After the return of Antonio Conte, having served a one year ban for his part in the Serie A match fixing scandal, Juventus by no means had an unsuccessful season in 2012-13. Winners of the top Italian Division, having led the league since the 2nd round of fixtures, Juventus stormed to the title with an incredible record. They conceded just 24 goals and maintained an unbelievable 19 clean sheets. An astonishing achievement over the course of 38 games, especially when you consider that their nearest rivals Napoli conceded 36 goals over the league season.
While this is fantastic for the fans of the Bianconeri, it is easy for those in the stands to become restless if they perceive a lack of progress. Surely this is why the manager has seen fit to bolster his attacking ranks. Perhaps this is also in the pursuit of improved performance on the European stage. It tells a story that Juventus' top scorer last season was Arturo Vidal (15), who certainly is a top notch midfielder, but the lack of an out and out goalscorer clearly contributed to their failure to move beyond the quarter finals of last season's champions league.
Firstly, the nature of the business conducted must be scrutinized. In bringing in two top class centre forwards, Juventus have parted with the total sum of 10 million Euros. Signing unsettled Llorente on a free transfer from Athletic Bilbao (118 goals in 333 appearances) could yet prove to be a masterstroke, while the acquisition of the volatile Carlos Tevez (73 goals in 138 games for Manchester City) for such a small fee in footballing terms, should guarantee goals in a competition which cannot boast the quality of the Premier League, in terms of team-for-team competitiveness. It could even be said that they could strike up quite a partnership given their relative attributes. Llorente is big, strong, an aerial threat and a fantastic forward to play off of, while Tevez will provide undiminishing work-rate, tenacity and pure quality in terms of finishing. Coupled with the pacey, skilful threat of Giovinco and creativity of Vucinic, Italy's most successful team promise to be a real force, not only in Serie A, but also in the Champions League this season. The only potential fly in the ointment, could be the unprofessional attitude shown by both strikers when not playing regularly (Tevez's Jaunt to Argentina, and Llorente's time spent on the bench due to disagreements with previous manager Marco Bielsa) though this should not be an issue at their new club, where both would be first-choice forwards.
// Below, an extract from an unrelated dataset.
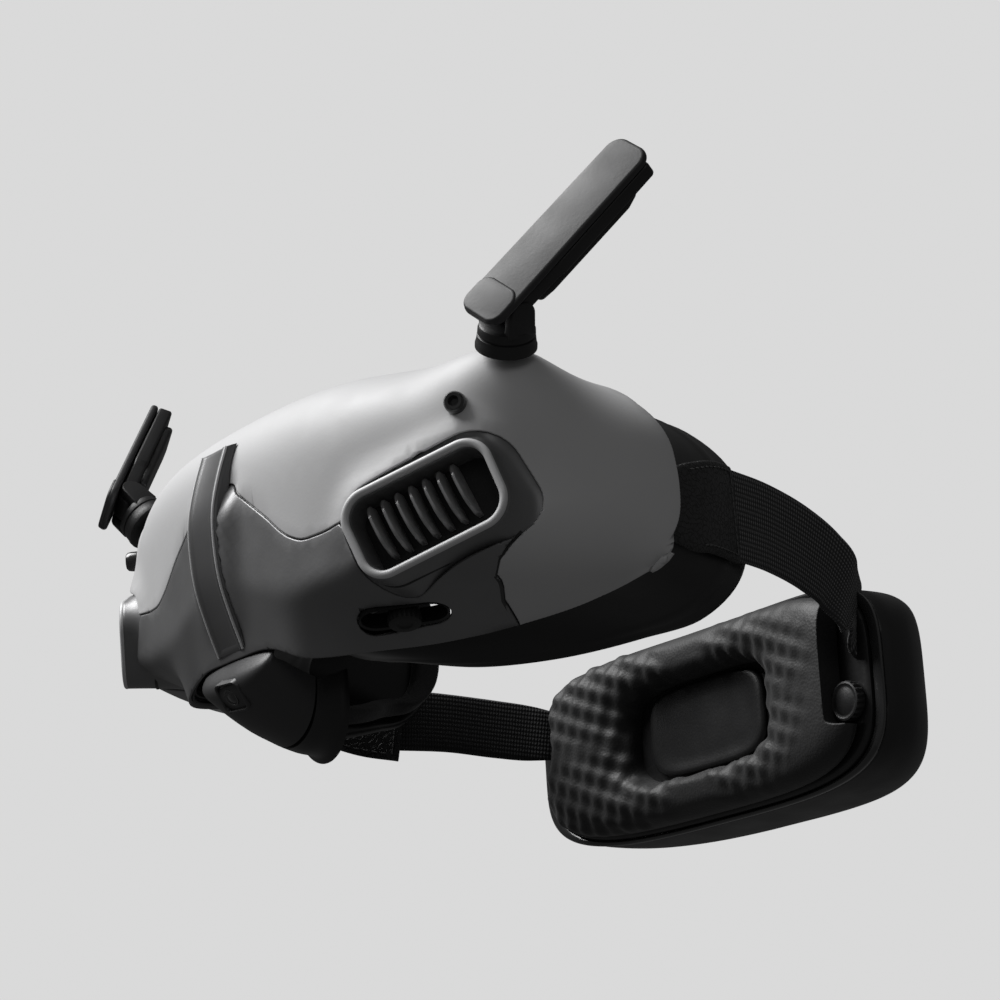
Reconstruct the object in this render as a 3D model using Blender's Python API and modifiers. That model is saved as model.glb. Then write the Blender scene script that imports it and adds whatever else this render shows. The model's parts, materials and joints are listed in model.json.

4-4-2 or 4-3-3, Conte's team seem to be versatile enough to cope with most opposition. Boasting one of Europe's best defensive units, arguably one of the best midfield packages (apart from maybe recognized wingers, as Giovinco and Vucinic would likely be used- it would be no surprise to see an ageing Simone Pepe shipped out), and now a potentially lethal strike-force, it is hard to see how anyone can topple this team from the top of Serie A, or fail to reach at least the semi-finals of the Champions League.